7. The learned AR for the assessee submitted that the learned CIT(A) has erred in fact and in law to confirm the findings of the Assessing Officer in assessing profit derived from sale of lands under the head income from business or profession as against income admitted under the head long term capital gains, without appreciating the fact that the assessee was neither a member of AOP nor involved in activity of buying and selling of lands. The AR further submitted that the Assessing Officer has taken wrong facts to come to the conclusion that assessee is also involved in activity of selling lands on the basis of one settlement deed executed by the assessee for a piece of land in favour of M/s. Sri Kumaran Educational & Charitable Trust, Minjur, Chennai, ignoring the fact that said land was settled in favour of the charitable trust for objective of the trust, whereas business activity was carried out by M/s. Kumaran Real Estate Builders as an AOP at Vellore.
8. The learned DR, on the other hand, supporting the order of learned CIT(A) submitted that facts brought out by the Assessing Officer and learned CIT(A) in light of findings of survey and further survey report clearly indicate that the assessee is also involved in the activity of buying and selling of lands, like other members of AOP and hence, once income from sale of land is assessed under the head income from business in case of other members, no different view can be taken in the case of the assessee, unless assessee demonstrates that lands sold by her are different from lands sold by AOP and further, she has sold lands as investment activity. In this case, the assessee has failed to file any further evidences to prove that admission during the course of survey is incorrect to assess the profit under the head income from capital gains.
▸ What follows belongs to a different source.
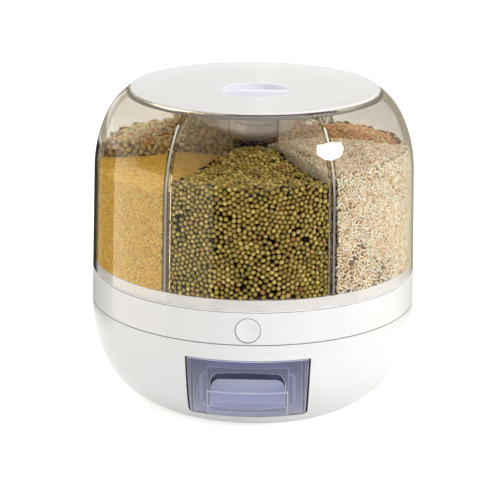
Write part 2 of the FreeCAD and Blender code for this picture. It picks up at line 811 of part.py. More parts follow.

We have heard both the parties, perused materials available on record and gone through orders of the authorities below. The Assessing Officer has assessed profit derived from sale of land under the head income from business or profession on the sole basis of survey report received from Office of the Income Tax Officer, Vellore in the case of M/s.
Kumaran Real Estate & Builders, Vellore as an AOP. To arrive at such conclusion, the Assessing Officer has taken support from survey report coupled with statement recorded from members of AOP during the courseof survey, where they have admitted the fact that they are involved in the activity of real estate development and profit derived from sale of lands is assessable under the head income from business. The Assessing Officer has also taken support from assessment orders of AOP and its members, where the Assessing Officer has assessed profit derived from sale of land under the head income from business and profession as against income admitted under the head long term capital gains. The Assessing Officer has not disputed the fact that the assesse is not a member of AOP. In fact, he has categorically admitted that the assessee is not a member of AOP, but went on to assess income under the head income from business, only on the basis of letter filed by one Mr.P.S.Mani, member of AOP, where he has admitted capital gains from sale of lands in the hands of the assessee. It was the contention of the assessee before the Assessing Officer as well as learned CIT(A) that she is neither a member of AOP, nor engaged in the business of buying and selling of lands. She further contended that lands sold by AOP are different from the lands sold by her in individual capacity.
To support her argument, she has filed various evidences including settlement deed executed by her in favour of Sri Kumaran Educational & Charitable Trust . We find that the Assessing Officer has taken support from settlement deed executed by the assessee to arrive at conclusion that the assesse also engaged in real estate development. But on perusal of details filed by the assessee including settlement deed dated 24.11.2008 executed in favour of Sri Kumaran Educational & Charitable Trust, we find that the said land was settled in favour of trust for the purpose of public charity and other good reasons without any consideration. The assessee further clarified that she has not derived any income from property settled in favour of charitable trust, whereas, income declared under the head long term capital gain is derived from some other lands, which were sold in her individual capacity as an investment activity . She further clarified that lands sold by AOP at Vellore and lands sold by her in her individual capacity are different lands and there is no connection between the activities carried by AOP and herself.
10. We have gone through various averments made by the assessee in light of facts brought out by the Assessing Officer as well as learned CIT(A) and find that the Assessing Officer having accepted the fact that assessee is not a member of AOP, ought to have verified the income declared under the head long term capital gain with reference to lands sold by her in her individual capacity by ascertaining the fact that whether the assessee has sold lands as part of AOP or not. In case, lands sold by the assessee are not part of activity of AOP, but are independent lands, then assessability of profit from sale of lands should be independently examined without any influence from survey report in the case of M/s. Kumaran Real Estate & Builders, Vellore, because assessment of AOP and its members were made solely based on the findings of the survey and statement recorded from the members during the course of survey. Therefore, we are of the considered view that Assessing Officer has arrived at a conclusion that income derived by assessee from sale of lands is assessable under the head income from business or profession without carrying out an independent enquiry with regard to land sold by the assessee. Hence, we are of the considered view that the issue needs to go back to the file of Assessing Officer for both assessment years to ascertain the fact with regard to the land sold by the assessee in her individual capacity to determine nature of income and assessability of such income under the head income from business or profession or capital gains.
Hence, we set aside both appeals to the file of the Assessing Officer and direct him to reconsider the issue in light of various evidences filed by the assessee including settlement deed executed in favor of M/s. Sri Kumaran Educational & Charitable Trust and to ascertain nature of income declared by the assessee under the head income from long term capital gains.